The deep history of the land is also weaponized in narratives. The concept of "historical Russia" invoked in contemporary discourse often leans on a sense of primordial connection to territory. The ancient, "eternal" rocks of the Voronezh Massif, in this constructed narrative, can symbolize the deep, immovable roots of the state. It’s a move from political geography to sacred geography. Furthermore, the region’s history as a frontier—first against the Crimean Khanate, later as a heartland during the Soviet defense in WWII—is revived to frame current events. The geology provides a stage for a timeless drama of defense and belonging.
Standing on the high chalk cliffs overlooking the Don River, the contrast is palpable. Below, the river cuts slowly through deep time, exposing the skeletons of ancient seas. The breeze carries the scent of earth—that profound, rich chernozem. On the horizon, the endless plain meets the sky. Yet, in the air, there is another, more modern tension. The trains run frequently on the lines to the south. The fertile soil is a resource now counted in terms of strategic autonomy. The ancient, stable basement rock speaks of permanence in a time of violent flux.
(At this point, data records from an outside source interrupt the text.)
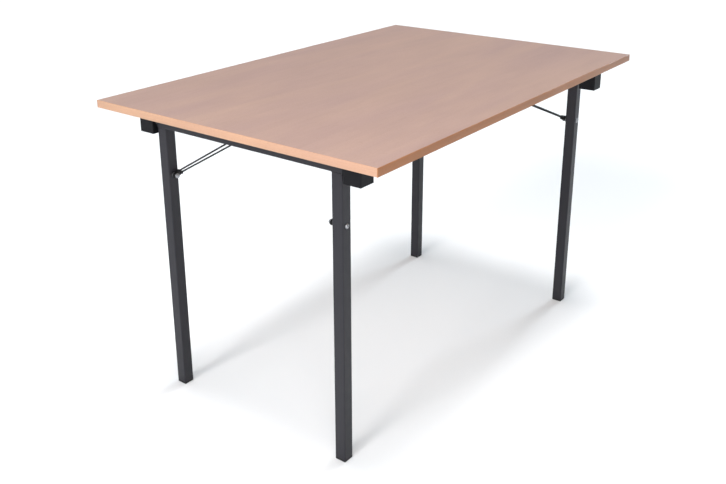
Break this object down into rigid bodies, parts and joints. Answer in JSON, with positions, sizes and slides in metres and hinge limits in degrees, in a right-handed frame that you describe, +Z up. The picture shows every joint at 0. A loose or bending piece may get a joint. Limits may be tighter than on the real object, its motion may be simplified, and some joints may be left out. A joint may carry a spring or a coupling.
{
  "type": "folding table",
  "caption": "Rectangular wood-look folding table on two dark square-tube leg frames, offset so they nest when folded, each held by V-shaped wire braces.",
  "frame": {"origin": "on the floor, below the centre of the board", "axes": "+X along the board's length, +Y across it, +Z up"},
  "size_m": [1.2, 0.8, 0.755],
  "materials": {
    "top_laminate": "satin beech-look laminate",
    "backing_laminate": "matt backing sheet",
    "board_core": "chipboard",
    "edge_band_short": "satin beech-look edge band",
    "edge_band_long": "satin beech-look edge band",
    "powder_coat": "anthracite powder coat, satin",
    "black_nylon": "moulded, fine texture",
    "black_steel": "black, semi-gloss",
    "black_rubber": "moulded foot",
    "grey_nylon": "moulded",
    "white_nylon": "moulded",
    "zinc_screw": "zinc plated",
    "bright_zinc": "bright zinc",
    "bar_steel": "drawn steel",
    "spring_steel": "spring steel"
  },
  "bodies": {
    "table_top": {"top_core": "board_core", "top_laminate": "top_laminate", "backing_laminate": "backing_laminate", "edge_band_front": "edge_band_long", "edge_band_back": "edge_band_long", "edge_band_left": "edge_band_short", "edge_band_right": "edge_band_short", "housing_screws": "zinc_screw", "bracket_screws": "zinc_screw", "right_housing_front": "black_nylon", "right_housing_back": "black_nylon", "right_guide_bracket": "black_steel", "right_catch_spring": "spring_steel", "left_housing_front": "black_nylon", "left_housing_back": "black_nylon", "left_guide_bracket": "black_steel", "left_catch_spring": "spring_steel"},
    "right_leg_frame": {"right_cross_tube": "powder_coat", "right_leg_front": "powder_coat", "right_leg_back": "powder_coat", "right_foot_front": "black_rubber", "right_foot_back": "black_rubber", "right_pivot_plug_front": "black_nylon", "right_pivot_plug_back": "black_nylon", "right_spacer_collars": "grey_nylon", "right_brace_bolts": "bright_zinc", "right_brace_spacers": "bright_zinc", "right_brace_nuts": "bright_zinc"},
    "right_brace": {"right_slide_bar": "bar_steel", "right_slide_sleeves": "white_nylon", "right_wire_brace_front": "black_steel", "right_wire_brace_back": "black_steel", "right_clevis_front": "black_steel", "right_clevis_back": "black_steel"},
    "left_leg_frame": {"left_cross_tube": "powder_coat", "left_leg_front": "powder_coat", "left_leg_back": "powder_coat", "left_foot_front": "black_rubber", "left_foot_back": "black_rubber", "left_pivot_plug_front": "black_nylon", "left_pivot_plug_back": "black_nylon", "left_spacer_collars": "grey_nylon", "left_brace_bolts": "bright_zinc", "left_brace_spacers": "bright_zinc", "left_brace_nuts": "bright_zinc"},
    "left_brace": {"left_slide_bar": "bar_steel", "left_slide_sleeves": "white_nylon", "left_wire_brace_front": "black_steel", "left_wire_brace_back": "black_steel", "left_clevis_front": "black_steel", "left_clevis_back": "black_steel"}
  },
  "joints": [
    {"name": "right_leg_fold", "type": "hinge", "parent": "table_top", "child": "right_leg_frame", "pos_m": [0.496, -0.0275, 0.699], "axis": [0, 1, 0], "range_deg": [0, 90]},
    {"name": "right_brace_swing", "type": "hinge", "parent": "right_leg_frame", "child": "right_brace", "pos_m": [0.496, -0.0275, 0.569], "axis": [0, 1, 0], "range_deg": [-114.27, 0]},
    {"name": "left_leg_fold", "type": "hinge", "parent": "table_top", "child": "left_leg_frame", "pos_m": [-0.496, 0.0275, 0.699], "axis": [0, -1, 0], "range_deg": [0, 90]},
    {"name": "left_brace_swing", "type": "hinge", "parent": "left_leg_frame", "child": "left_brace", "pos_m": [-0.496, 0.0275, 0.569], "axis": [0, -1, 0], "range_deg": [-114.27, 0]}
  ],
  "couplings": [
    {"joint": "right_brace_swing", "follows": "right_leg_fold", "ratio": -1.2696},
    {"joint": "left_brace_swing", "follows": "left_leg_fold", "ratio": -1.2696}
  ]
}
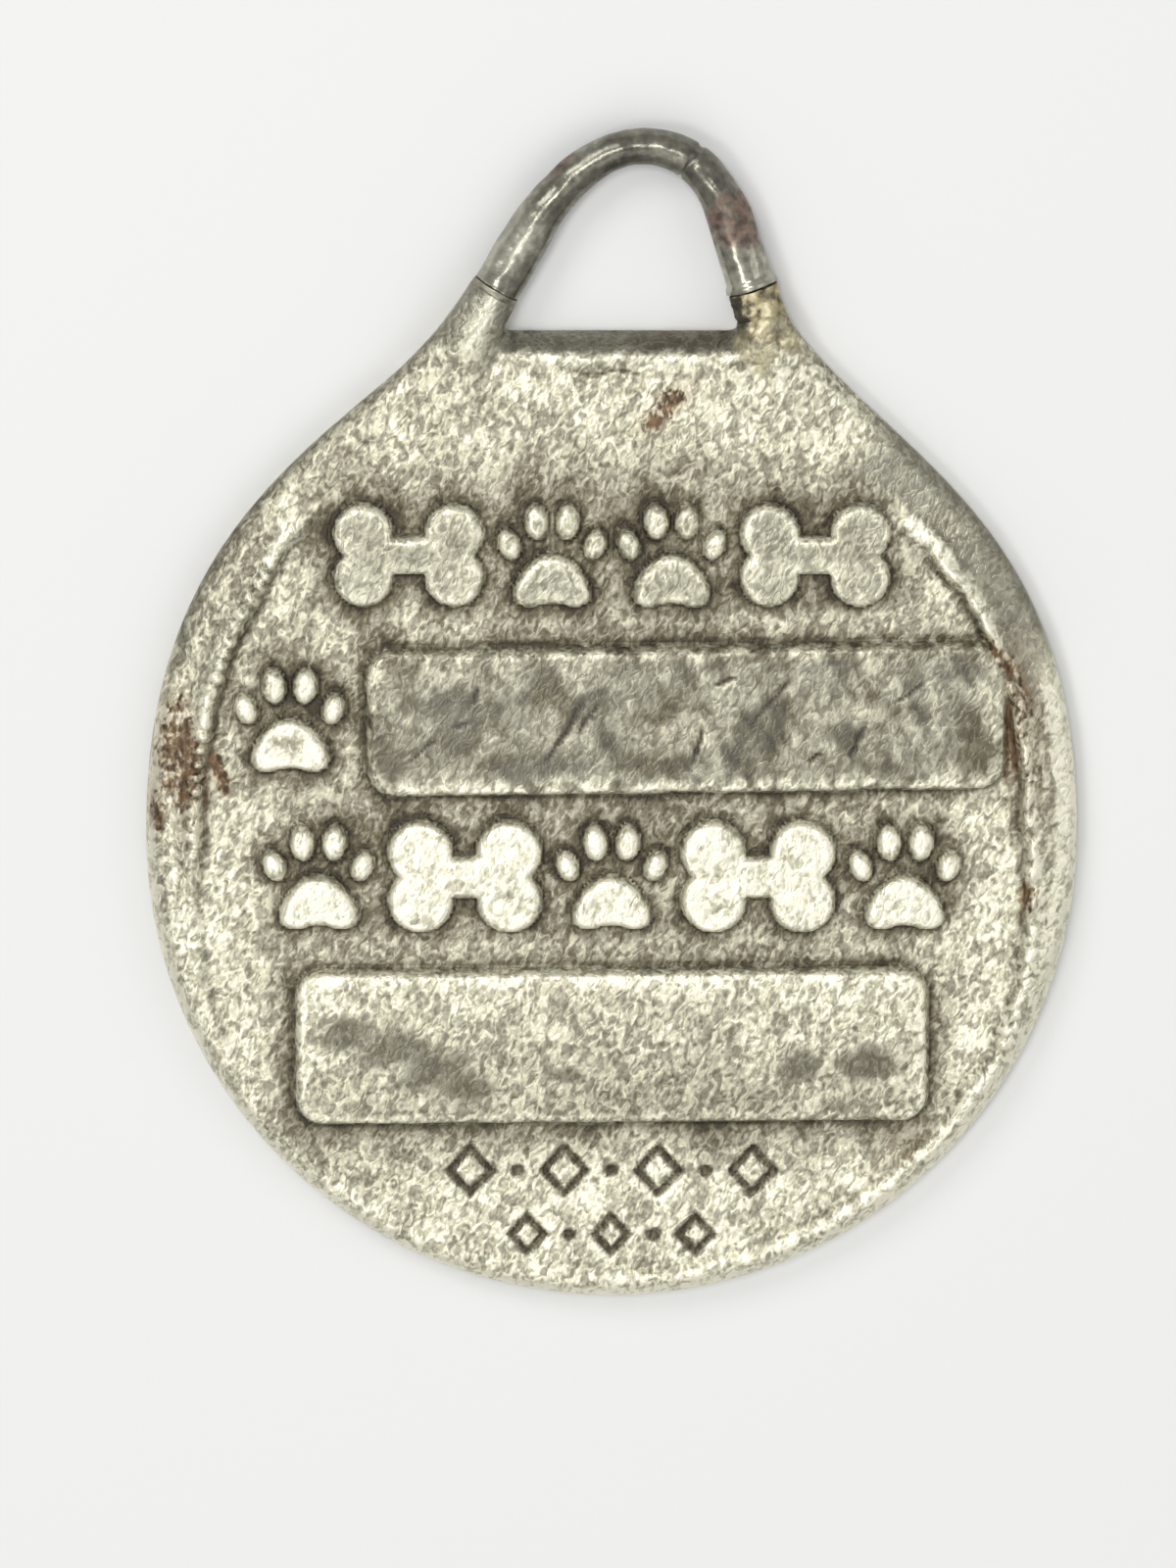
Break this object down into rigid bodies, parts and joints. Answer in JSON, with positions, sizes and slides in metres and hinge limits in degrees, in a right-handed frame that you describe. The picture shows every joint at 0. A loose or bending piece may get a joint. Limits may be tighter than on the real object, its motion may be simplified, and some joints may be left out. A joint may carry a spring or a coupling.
{
  "type": "dog collar medal",
  "caption": "Round cast pewter pet medal with a raised rim, two blank raised panels, raised bone and paw motifs, and a bent wire bail soldered onto two cast horns.",
  "frame": {"origin": "centre of the disc on its flat back", "axes": "+Z out of the face, +Y from the disc's centre to the bail, +X to the right as the face is read"},
  "size_m": [0.0318, 0.0404, 0.0019],
  "materials": {
    "pewter_casting": "aged as-cast pewter, grained, dark patina in the hollows, worn bright on the high spots",
    "bail_wire": "smooth tinned steel wire, worn dull, with a few rust spots",
    "solder": "dull grey soft solder",
    "braze": "lumpy yellow-brown mend, part oxidised"
  },
  "bodies": {
    "root": {"medal_disc": "pewter_casting", "bail_wire": "bail_wire", "left_solder_joint": "solder", "right_solder_joint": "braze"}
  },
  "joints": []
}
Voronezh, therefore, is a palimpsest. Its primary text is written in layers of granite, chalk, and loess. Over that, the text of human history is inscribed: fortress towns, collective farms, university cities. Now, a new, urgent, and grim layer is being written—one of geopolitical fault lines, resource calculus, and logistical corridors. To understand this place is to understand that the ground beneath our feet is never just dirt and stone. It is memory, sustenance, security, and a chessboard. The quiet land around Voronezh holds its breath, a stoic witness to how the deepest past becomes inextricably entangled with the most pressing present.